Ross Cogan

Guest Poet: Ross Cogan

Ross Cogan has published two collections, Stalin's Desk and The Book I Never Wrote, with Oversteps, with a third Bragr, due out from Seren in 2018. He studied philosophy, gaining a PhD from Bristol, and currently works as a writer, researcher and editor, as well as being Creative Director of the Cheltenham Poetry Festival.
Ross received a Gregory Award, and has won the Exeter, Frogmore, Cannon Sonnet, Staple and Crabbe Memorial prizes, and come second in the Troubadour International Poetry Competition.
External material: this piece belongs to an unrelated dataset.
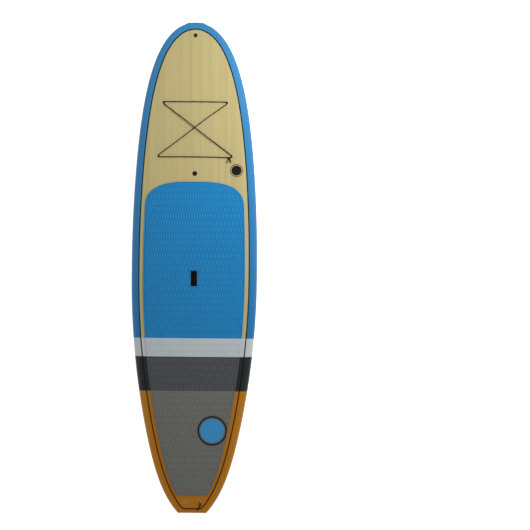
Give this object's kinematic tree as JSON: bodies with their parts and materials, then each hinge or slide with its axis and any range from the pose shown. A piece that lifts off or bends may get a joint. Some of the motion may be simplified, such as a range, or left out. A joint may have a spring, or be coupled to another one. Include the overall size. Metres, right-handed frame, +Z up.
{
  "type": "stand up paddleboard",
  "caption": "Rigid bamboo-skinned paddleboard with a textured deck pad, carry handle, bungee lashing, vent, leash plugs and three empty fin boxes.",
  "frame": {"origin": "under the middle of the board's length, on its centre plane, at the lowest point of the bottom", "axes": "+Y to the nose, +X to starboard, +Z up from the bottom to the deck"},
  "size_m": [0.825, 3.1998, 0.1939],
  "materials": {
    "core_foam": "matte",
    "block_foam": "matte",
    "stringer_wood": "matte",
    "deck_bamboo": "gloss",
    "bottom_bamboo": "gloss",
    "rail_paint": "gloss",
    "pad_blue": "matte",
    "pad_white": "matte",
    "pad_dark": "matte",
    "pad_grey": "matte",
    "black_plastic": "satin",
    "black_rubber": "matte",
    "pale_plastic": "satin",
    "stainless": "satin",
    "box_plastic": "satin",
    "brass_plate": "satin",
    "bungee_cover": "matte",
    "string_cover": "matte"
  },
  "bodies": {
    "hull": {"bottom_veneer_port": "bottom_bamboo", "bottom_veneer_starboard": "bottom_bamboo", "bungee_cord": "bungee_cover", "bungee_knot": "bungee_cover", "bungee_pin_front_port": "stainless", "bungee_pin_front_starboard": "stainless", "bungee_pin_rear_port": "stainless", "bungee_pin_rear_starboard": "stainless", "bungee_plug_front_port": "pale_plastic", "bungee_plug_front_starboard": "pale_plastic", "bungee_plug_rear_port": "pale_plastic", "bungee_plug_rear_starboard": "pale_plastic", "core_port": "core_foam", "core_starboard": "core_foam", "deck_pad_dark_band": "pad_dark", "deck_pad_main": "pad_blue", "deck_pad_tail": "pad_grey", "deck_pad_white_band": "pad_white", "deck_veneer_port": "deck_bamboo", "deck_veneer_starboard": "deck_bamboo", "fin_block_center": "block_foam", "fin_block_port": "block_foam", "fin_block_starboard": "block_foam", "fin_box_center": "box_plastic", "fin_box_port": "box_plastic", "fin_box_starboard": "box_plastic", "handle_block": "block_foam", "handle_cup": "black_plastic", "handle_grip": "black_rubber", "leash_knot": "string_cover", "leash_pin_port": "stainless", "leash_pin_starboard": "stainless", "leash_plug_port": "pale_plastic", "leash_plug_starboard": "pale_plastic", "leash_string": "string_cover", "nose_pin": "stainless", "nose_plug": "black_plastic", "rail_port": "rail_paint", "rail_starboard": "rail_paint", "stringer": "stringer_wood", "vent_housing": "black_plastic"},
    "vent_seal": {"vent_seal": "black_rubber"},
    "vent_screw": {"vent_screw": "black_plastic"},
    "fin_nut_plate_center": {"fin_nut_plate_center": "brass_plate"},
    "fin_nut_plate_port": {"fin_nut_plate_port": "brass_plate"},
    "fin_nut_plate_starboard": {"fin_nut_plate_starboard": "brass_plate"},
    "fin_screw_center": {"fin_screw_center": "stainless"},
    "fin_screw_port": {"fin_screw_port": "stainless"},
    "fin_screw_starboard": {"fin_screw_starboard": "stainless"}
  },
  "joints": [
    {"name": "vent_screw_lift", "type": "slide", "parent": "hull", "child": "vent_seal", "axis": [0, -0.0325, 0.9995], "range_m": [0, 0.01]},
    {"name": "vent_screw_turn", "type": "hinge", "parent": "vent_seal", "child": "vent_screw", "pos_m": [0, 0.623, 0.12221], "axis": [0, -0.0325, 0.9995], "range_deg": [0, 2880]},
    {"name": "fin_nut_center_slide", "type": "slide", "parent": "hull", "child": "fin_nut_plate_center", "axis": [0, 0.998, -0.0636], "range_m": [0, 0.207]},
    {"name": "fin_screw_center_turn", "type": "hinge", "parent": "fin_nut_plate_center", "child": "fin_screw_center", "pos_m": [0, -1.44479, 0.03961], "axis": [0, -0.0636, -0.998], "continuous": true},
    {"name": "fin_nut_port_slide", "type": "slide", "parent": "hull", "child": "fin_nut_plate_port", "axis": [0.0519, 0.9951, -0.0841], "range_m": [0, 0.075]},
    {"name": "fin_screw_port_turn", "type": "hinge", "parent": "fin_nut_plate_port", "child": "fin_screw_port", "pos_m": [-0.23802, -1.21281, 0.02946], "axis": [-0.1327, -0.0766, -0.9882], "continuous": true},
    {"name": "fin_nut_starboard_slide", "type": "slide", "parent": "hull", "child": "fin_nut_plate_starboard", "axis": [-0.0519, 0.9951, -0.0841], "range_m": [0, 0.075]},
    {"name": "fin_screw_starboard_turn", "type": "hinge", "parent": "fin_nut_plate_starboard", "child": "fin_screw_starboard", "pos_m": [0.23802, -1.21281, 0.02946], "axis": [0.1327, -0.0766, -0.9882], "continuous": true}
  ],
  "couplings": [
    {"joint": "vent_screw_turn", "follows": "vent_screw_lift", "rad_per_m": 5026.5}
  ]
}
His poetry has been published in a range of magazines including Poetry London, PN Review, New Welsh Review, The Rialto, Acumen, Stand, Orbis and The Interpreter's House.

Anna Saunders

Guest Poet: Anna Saunders

Anna Saunders is the author of Communion, (Wild Conversations Press), Struck (Pindrop Press), Kissing the She Bear (Wild Conversations Press), Burne Jones and the Fox (Indigo Dreams) and the forthcoming Ghosting for Beginners (Indigo Dreams, Spring 2018). Anna has had poems published in journals and anthologies, which include Ambit, The North, New Walk Magazine, Amaryllis, Iota, Caduceus, Envoi, The Wenlock Anthology, Eyeflash and The Museum of Light.
Anna holds a Masters in Creative and Critical Writing from The University of Gloucestershire and is the CEO and founder of Cheltenham Poetry Fetival. She has been described as 'a poet who surely can do anything' by The North and 'a poet of quite remarkable gifts' by Bernard O'Donoghue.
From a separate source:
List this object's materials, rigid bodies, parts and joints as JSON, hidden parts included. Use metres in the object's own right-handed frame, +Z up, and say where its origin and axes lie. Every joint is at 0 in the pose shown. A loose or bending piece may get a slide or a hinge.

27th September 2018, The Swan Hotel, Bradford on Avon, Wiltshire BA15 1LN

Our Words & Ears open mic on Thursday night was 'dauntingly good' according to guest poet Anna Saunders, and I have to agree that it was pretty breath-taking, with work from readers including Heidi Beck, Rosie Jackson, Tom Sastry, Paul Deaton, Stephen Payne, John Hawkhead, Andy Fawthrop, Tom Forrest, Sylvia Novak, Mark Sayers, Paul Brokensha and a must-mention, memorable piece about a mother and child sculpture from Peter O'Grady. Lots of kissing poems, too... Meanwhile, Anna and her co-guest poet, Ross NR Cogan, filled the room with myth and legend, somehow appropriately backdropped by oriental carpets ready for a sale in the Coach House the next day. Anna whisked us away to the spirit world, Welsh myth and the magic of meadowsweet and feathers, with hugely enjoyable readings from her new book, Ghosting for Beginners, while Ross, performing from memory from his book Bragr, took us from 12,000BC, and a little girl's grave lined with a swan's wing in the exquisite Swan, to his own earth magic and living ghosts in Wreath, where the twigs on the lopped limbs of a horse chestnut, sprout 'neat turbans, sweet-swelling, sticky red/ brown buds' that 'might be a charm against, or cure for, death'.